**Entries from a dataset:**
— BEGIN —

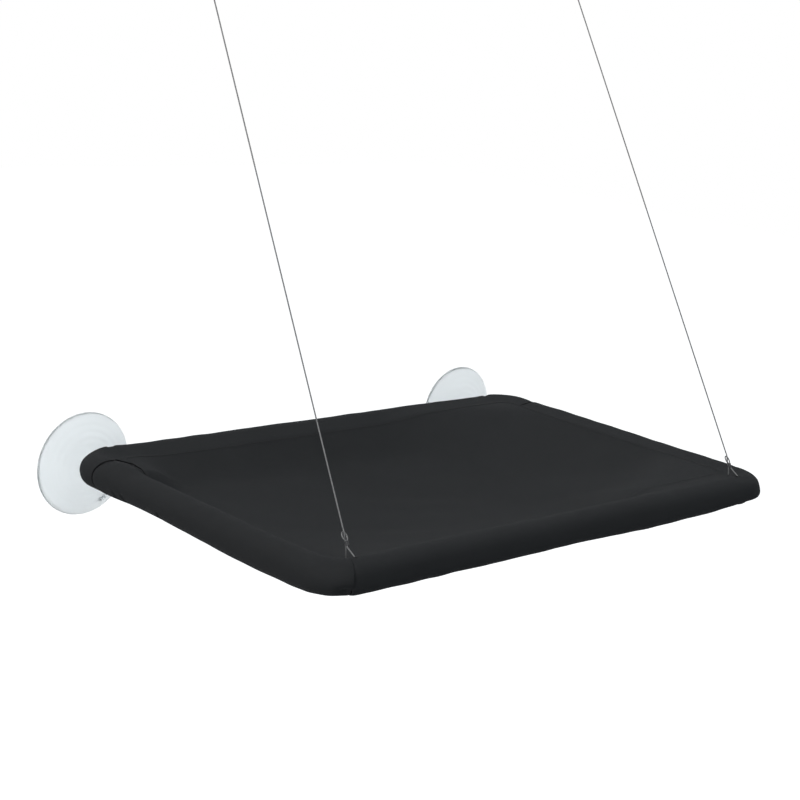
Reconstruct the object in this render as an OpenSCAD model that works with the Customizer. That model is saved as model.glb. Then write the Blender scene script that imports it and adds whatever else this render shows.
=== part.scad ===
// Window perch: a tube tray in a fabric cover, clipped to two suction cups and hung by cables from two more.
// Millimetres. The glass is the plane y = 0 and the tray reaches towards -Y. The origin lies on the glass,
// midway between the centres of the two lower cups, with +Z up.

/* [Tray frame] */
// Width between the axes of the side tubes
tray_w = 531; // [420:1:700]
// Depth between the axes of the rear and front tubes
tray_d = 330; // [240:1:430]
// Outside diameter of the frame tubes
tube_d = 20; // [17:0.5:24]
// Wall of the frame tubes
tube_wall = 1.2; // [0.8:0.1:1.6]
// Centre line radius of the corner elbows
corner_r = 22; // [20:0.5:36]
// Length of an elbow spigot inside its tube
spigot_l = 28; // [15:1:45]

/* [Cover] */
// Thickness of the padded sleeves round the tubes
sleeve_wall = 3.8; // [2:0.1:4.4]
// Slack between a sleeve and its tube
sleeve_slack = 0.4; // [0.2:0.1:0.8]
// Thickness of the seat panel
seat_t = 2.4; // [1.6:0.1:4]
// Depth that the seat panel sags below its edges
seat_sag = 32; // [8:1:42]
// Distance past the rear corners, along the side tubes, to the mitred ends of the rear sleeve's cuffs
cuff_l = 24; // [16:1:60]
// Width of the slit where a cable goes round the front tube
slit_w = 4.4; // [3:0.1:8]

/* [Suction cups] */
// Diameter of a cup at its lip
cup_d = 96; // [80:1:110]
// Height of a cup from the glass to the end of its neck
cup_h = 22; // [20:0.5:30]
// Diameter of the neck
neck_d = 22; // [21:0.5:28]
// Height of the dome where it meets the neck
dome_h = 11; // [9:0.5:15]
// Thickness of the lip at its edge
lip_t = 1.2; // [0.8:0.1:2]
// Depth of the hollow behind the glass
hollow_h = 5; // [3:0.5:6]
// Distance between the centres of the upper cups
upper_span = 438; // [380:1:560]
// Height of the upper cups above the lower ones
upper_rise = 624; // [560:1:700]

/* [Studs, nuts and washers] */
// Diameter of the threaded studs
stud_d = 6; // [5:0.5:7]
// Diameter of the stud head moulded into the neck
stud_head_d = 16; // [12:0.5:17]
// Thickness of the stud head
stud_head_t = 2; // [1.5:0.1:3]
// Advance of a nut for one turn
thread_lead = 1; // [0.8:0.1:1.5]
// Thickness of a washer
washer_t = 1; // [0.8:0.1:2]
// Diameter of the washers on the upper cups
upper_washer_d = 14; // [12:0.5:16]
// Diameter of the washers on the lower cups
lower_washer_d = 16; // [14:0.5:18]
// Diameter of the knurled lock nut on a lower cup
lock_nut_d = 21; // [18:0.5:24]
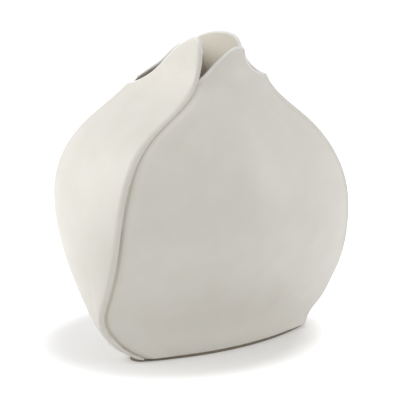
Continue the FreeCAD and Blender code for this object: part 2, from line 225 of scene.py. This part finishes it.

— END —

**Short exercise:** Repeat the data exactly. Leave nothing out.

**Reply:**
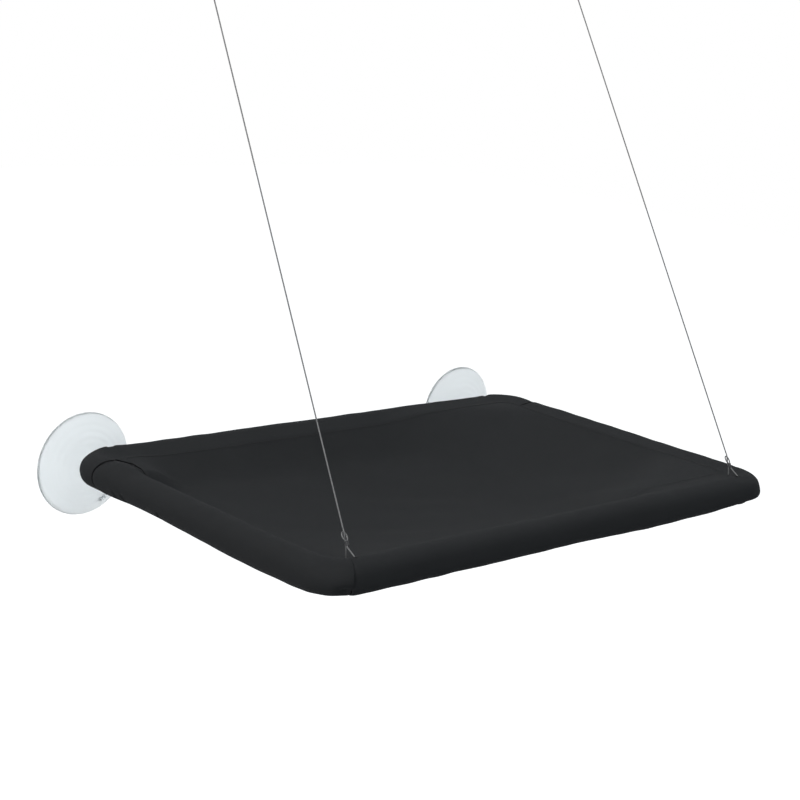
Reconstruct the object in this render as an OpenSCAD model that works with the Customizer. That model is saved as model.glb. Then write the Blender scene script that imports it and adds whatever else this render shows.
=== part.scad ===
// Window perch: a tube tray in a fabric cover, clipped to two suction cups and hung by cables from two more.
// Millimetres. The glass is the plane y = 0 and the tray reaches towards -Y. The origin lies on the glass,
// midway between the centres of the two lower cups, with +Z up.

/* [Tray frame] */
// Width between the axes of the side tubes
tray_w = 531; // [420:1:700]
// Depth between the axes of the rear and front tubes
tray_d = 330; // [240:1:430]
// Outside diameter of the frame tubes
tube_d = 20; // [17:0.5:24]
// Wall of the frame tubes
tube_wall = 1.2; // [0.8:0.1:1.6]
// Centre line radius of the corner elbows
corner_r = 22; // [20:0.5:36]
// Length of an elbow spigot inside its tube
spigot_l = 28; // [15:1:45]

/* [Cover] */
// Thickness of the padded sleeves round the tubes
sleeve_wall = 3.8; // [2:0.1:4.4]
// Slack between a sleeve and its tube
sleeve_slack = 0.4; // [0.2:0.1:0.8]
// Thickness of the seat panel
seat_t = 2.4; // [1.6:0.1:4]
// Depth that the seat panel sags below its edges
seat_sag = 32; // [8:1:42]
// Distance past the rear corners, along the side tubes, to the mitred ends of the rear sleeve's cuffs
cuff_l = 24; // [16:1:60]
// Width of the slit where a cable goes round the front tube
slit_w = 4.4; // [3:0.1:8]

/* [Suction cups] */
// Diameter of a cup at its lip
cup_d = 96; // [80:1:110]
// Height of a cup from the glass to the end of its neck
cup_h = 22; // [20:0.5:30]
// Diameter of the neck
neck_d = 22; // [21:0.5:28]
// Height of the dome where it meets the neck
dome_h = 11; // [9:0.5:15]
// Thickness of the lip at its edge
lip_t = 1.2; // [0.8:0.1:2]
// Depth of the hollow behind the glass
hollow_h = 5; // [3:0.5:6]
// Distance between the centres of the upper cups
upper_span = 438; // [380:1:560]
// Height of the upper cups above the lower ones
upper_rise = 624; // [560:1:700]

/* [Studs, nuts and washers] */
// Diameter of the threaded studs
stud_d = 6; // [5:0.5:7]
// Diameter of the stud head moulded into the neck
stud_head_d = 16; // [12:0.5:17]
// Thickness of the stud head
stud_head_t = 2; // [1.5:0.1:3]
// Advance of a nut for one turn
thread_lead = 1; // [0.8:0.1:1.5]
// Thickness of a washer
washer_t = 1; // [0.8:0.1:2]
// Diameter of the washers on the upper cups
upper_washer_d = 14; // [12:0.5:16]
// Diameter of the washers on the lower cups
lower_washer_d = 16; // [14:0.5:18]
// Diameter of the knurled lock nut on a lower cup
lock_nut_d = 21; // [18:0.5:24]
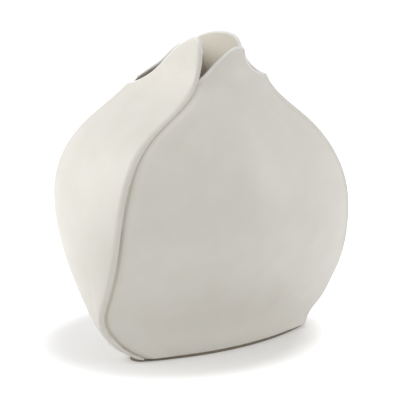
Continue the FreeCAD and Blender code for this object: part 2, from line 225 of scene.py. This part finishes it.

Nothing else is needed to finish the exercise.